The Week in Parliament
ON Tuesday in the House of Commons began a session probably the most important since that which committed this country to the Great European War of 1914. Yet somehow the occasion lacked impressiveness. It was strange—but the strangeness soon wore off—to see " everyone on the wrong side," but things began in a trivial way. After three questions by private notice, with " supplementaries " of the old " scoring " kind, the Chairman read letters of resignation from the Chairman of Ways and Means (Sir Robert Young) and the Deputy Chairman (Mr. Dunnico). More questions as to " outside bodies," and the Opposition shouted, " Bankers."
And then Mr. Arthur Henderson, now leader of the Opposition, asked the Prime Minister as to the course of business during the week, and there was wrangling as to what each said the other had said, with interruption from both sides of the House. And then, after the Speaker had explained that, because the circumstances were so exceptional, he would allow a fuller and wider debate than was usual in a motion for the House to resolve itself into a Committee of Ways and Means, the Prime Minister rose to make his statement. That he had come through a heavy strain was evident and it showed itself in a rather feverish appearance and at times a mechanically fixed smile..
The Prime Minister's statement, after a history of the crisis, really resolved itself into a repetition of this question to the Opposition : " What would you have done on the evening of August 23rd ? " He naturally got the reply : " It , was the Government's duty to remain in office until the pound was unassailable." Mr. Arthur Henderson, who followed, recalled his twenty-eight years of all but daily association with the Prime Minister. " Whether the withdrawal of our colleagues be long or short, whether it be 'temporary or permanent, it is a direct loss to the Labour movement."

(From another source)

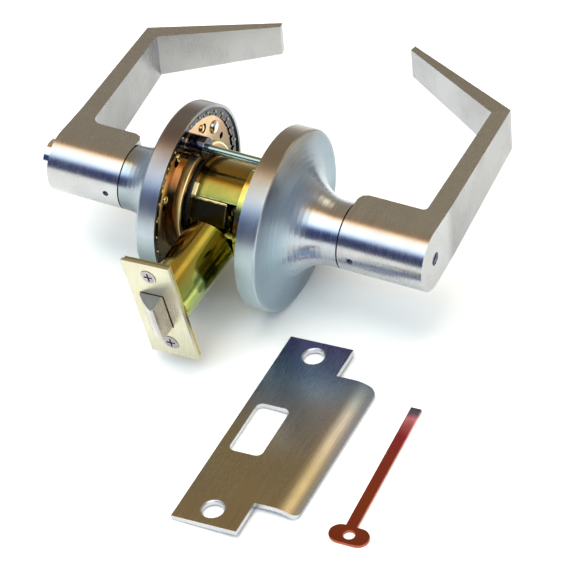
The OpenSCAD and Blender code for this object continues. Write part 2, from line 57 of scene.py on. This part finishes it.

It was not the policy of the late Government which had created the financial breakdown, but the spendthrift tendencies of previous Governments. The Prime Minister had spoken of sacrifices. Well, he, Henderson, had given up office, emoluments, work dear to his heart, and the Prime Minister had kept office and its emoluments.
Mr. Churchill spoke from Mr. Maxton's old seat. He blamed alike the old Government, the new Government, and the present Opposition ; only decisive defeat at a general election could restore confidence ; delay gave the Socialists a better chance of escaping defeat. Con- servative victory coupled with tariffs were the only things which would restore prosperity. Mr. Maxton followed. The proposed economies would not do more than postpone the crisis a very feW weeks, and then would come a breakdown of the 'whole system. Then only would the nation realize that a planned and ordered system had to be devised: Mr. Baldwin's speech, in curious contrast with the Prime Minister's, was listened to practically without an interruption. Its tone—sober, reserved, " English "- came nearest to creating an atmosphere appropriate to a great deliberate assembly dealing with one of the greatest of national crises. This tone, this atmosphere. was its real contribution. There was no invective, no taunts. He did not even appeal to the Opposition for support ; he only asked that in presenting their case they should remember' that if the world came to believe that a large section of the community in Great Britain did not realize the gravity of the position or was reluctant to face the conditions, that fact of itself might prolong, most dangerously, the period of instability. Sir Oswald Mosley was fluent and challenging, but laboured under the difficulty of disagreeing with everybody except his two followers.
The debate was wound up for the Opposition by Mr., Alexander in quite the best speech of the Opposition, though it traversed familiar ground. When Sir Herbert Samuel replied for the Government he asked Mr. Henderson (who had said that an Opposition's duty was to oppose) what would have happened to the Socialist Party during the last two years if the Liberal Party, sitting in Opposition, had always acted on that very disputable adage.